Western Art

The Stark Museum of Art Western Art collection conveys the artistic interpretation of the western region over two centuries.

In the early nineteenth century explorer-artists such as George Catlin, Alfred Jacob Miller, John Mix Stanley and Paul Kane traveled across the continent. From their perspectives they recorded and documented American Indians in portraits and scenes of their customs. In the following decades artists such as Albert Bierstadt and Thomas Moran brought their painting skills to depict the grandeur of the Western landscape. Frederic Remington, Charles Marion Russell and others created enduring iconic images of the Wild West in their paintings and sculptures portraying cowboy life and Indian imagery at the turn of the last century.

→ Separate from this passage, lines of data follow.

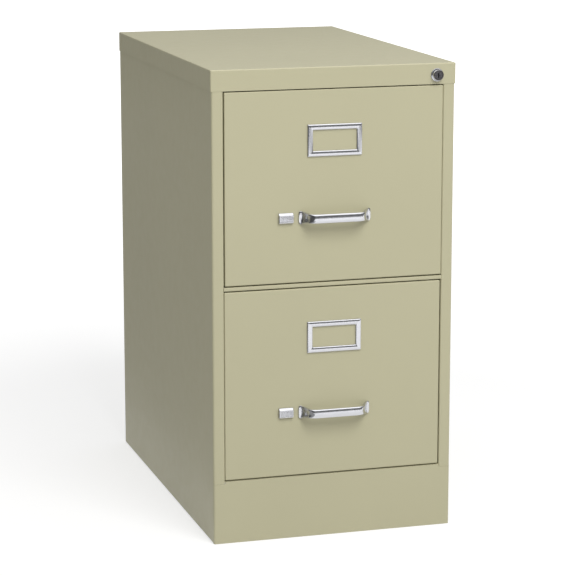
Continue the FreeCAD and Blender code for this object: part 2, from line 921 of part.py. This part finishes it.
os.makedirs("parts", exist_ok=True)
for node, shape in cabinet().items():
    shape.exportStep("parts/" + node + ".step")
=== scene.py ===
import bpy
import json
import math
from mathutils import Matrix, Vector

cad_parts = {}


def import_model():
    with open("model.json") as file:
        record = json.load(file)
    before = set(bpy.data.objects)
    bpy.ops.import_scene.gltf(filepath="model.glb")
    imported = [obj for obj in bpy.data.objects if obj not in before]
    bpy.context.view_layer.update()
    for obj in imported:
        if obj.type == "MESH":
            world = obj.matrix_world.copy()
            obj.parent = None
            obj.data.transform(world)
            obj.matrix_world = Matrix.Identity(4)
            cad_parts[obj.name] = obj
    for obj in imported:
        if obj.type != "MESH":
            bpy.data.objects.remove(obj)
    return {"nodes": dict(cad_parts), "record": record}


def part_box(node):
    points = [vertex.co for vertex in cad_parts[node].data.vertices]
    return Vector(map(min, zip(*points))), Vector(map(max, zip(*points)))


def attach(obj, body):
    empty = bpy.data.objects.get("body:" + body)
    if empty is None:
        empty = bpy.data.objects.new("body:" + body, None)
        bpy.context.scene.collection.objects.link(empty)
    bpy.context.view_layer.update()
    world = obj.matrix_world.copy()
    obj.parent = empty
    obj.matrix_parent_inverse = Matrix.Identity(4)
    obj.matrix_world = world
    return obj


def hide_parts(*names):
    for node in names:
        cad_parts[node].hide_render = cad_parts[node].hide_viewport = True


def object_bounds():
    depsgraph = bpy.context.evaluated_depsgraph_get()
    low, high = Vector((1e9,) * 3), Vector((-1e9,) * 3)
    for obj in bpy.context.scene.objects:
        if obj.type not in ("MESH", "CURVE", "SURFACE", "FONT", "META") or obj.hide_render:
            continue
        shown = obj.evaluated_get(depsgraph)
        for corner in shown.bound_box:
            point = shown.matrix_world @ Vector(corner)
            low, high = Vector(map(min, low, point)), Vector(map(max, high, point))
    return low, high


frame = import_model()
cad_low, cad_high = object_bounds()
MM = 0.001
DRAWERS = ("upper", "lower")

# Camera: eye height and place of someone standing left of the cabinet, on a long lens
EYE = Vector((-1.052, -3.581, 1.101))
PITCH = math.radians(-11.70)
YAW = math.radians(16.59)
LENS = 146.25
SENSOR = 36

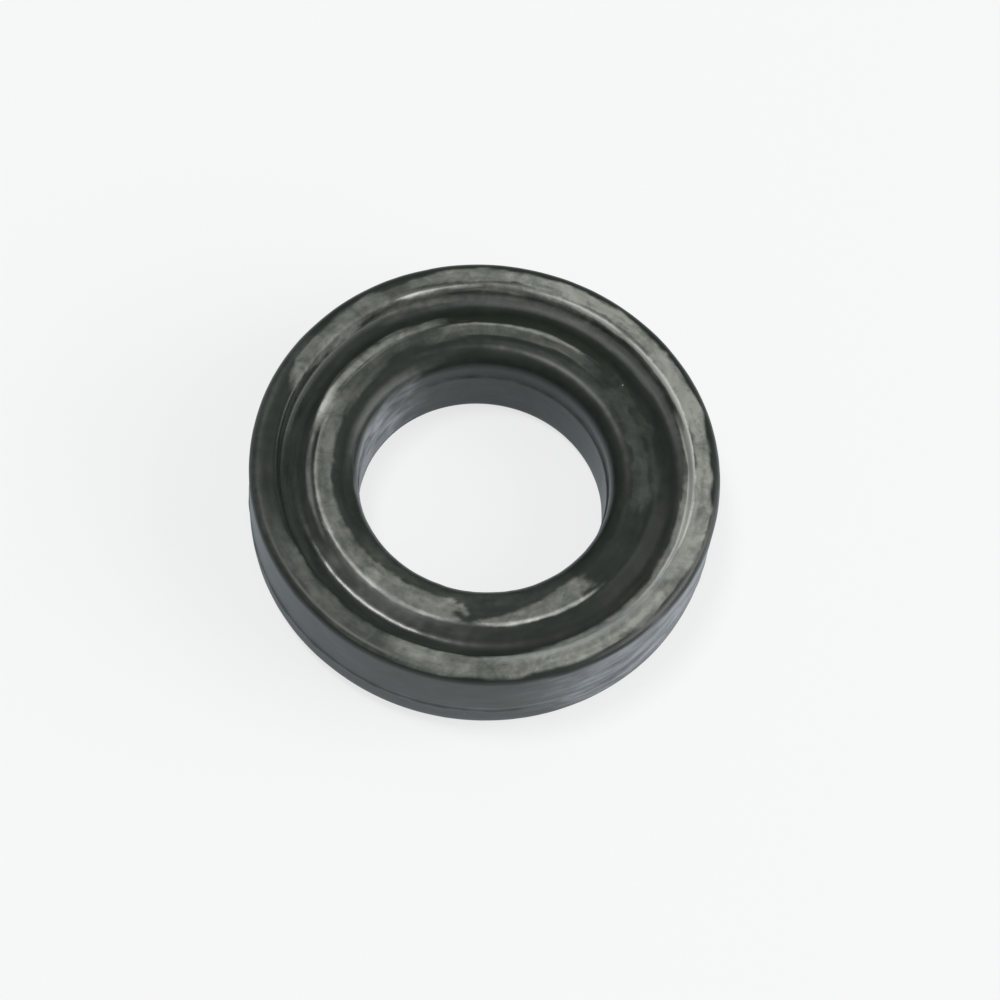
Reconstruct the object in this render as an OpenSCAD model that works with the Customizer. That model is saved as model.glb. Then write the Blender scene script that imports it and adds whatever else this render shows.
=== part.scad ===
// Valve cover bolt seal: one moulded rubber ring. It stands on its flat sealing face,
// with +Z up through the profiled top. The origin is the centre of the sealing face.
// Every diameter, width and height is in millimetres. Widths are measured along the radius.

/* [Ring] */
// Diameter of the outer wall
outer_d = 22; // [20:0.1:40]
// Diameter of the land in the bore, which grips the shoulder of the bolt
bore_d = 11.7; // [4:0.1:13]
// Height from the sealing face to the top of the rim
ring_h = 5.3; // [4:0.1:12]

/* [Rim and groove] */
// Width of the flat rim, from the outer wall to the edge of the groove
rim_w = 1.3; // [1:0.05:2]
// Width of the steep side, which drops from the rim into the groove
rim_side_w = 0.13; // [0.05:0.01:0.4]
// Height of the steep side
rim_side_h = 0.76; // [0.5:0.01:0.9]
// Width of the slope from the foot of the steep side to the line where the slopes would meet
rim_slope_w = 0.49; // [0.4:0.01:0.8]
// Width of the slope from that line up to the lip
lip_slope_w = 1.18; // [0.8:0.01:1.5]
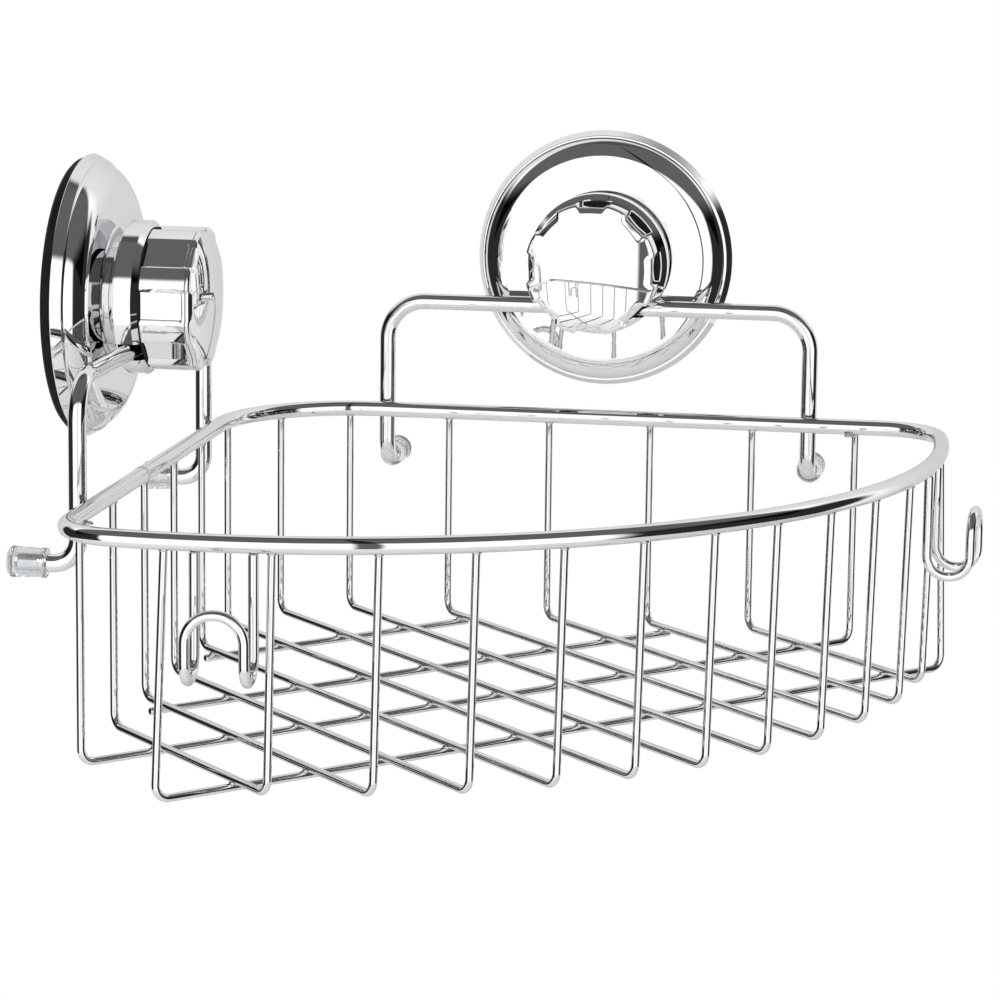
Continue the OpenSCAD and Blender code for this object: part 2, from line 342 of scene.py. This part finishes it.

The twentieth century saw the growth of artistic engagement with the West as artists settled in the region and formed artistic colonies in places such as Taos and Santa Fe, New Mexico. The Taos Society of Artists included Joseph Henry Sharp, E.L. Blumenschein, Bert Phillips, E.I. Couse, W.H. Dunton, E. Martin Hennings, Oscar Berninghaus, Victor Higgins, Walter Ufer and Kenneth Adams. They portrayed an idyllic West in their depictions of the Pueblo peoples, Hispanic culture and a landscape affected by atmospheric light. Other artists such as Georgia O’Keeffe, Alexandre Hogue, and Allan Houser have brought new interpretations to the concept of the West.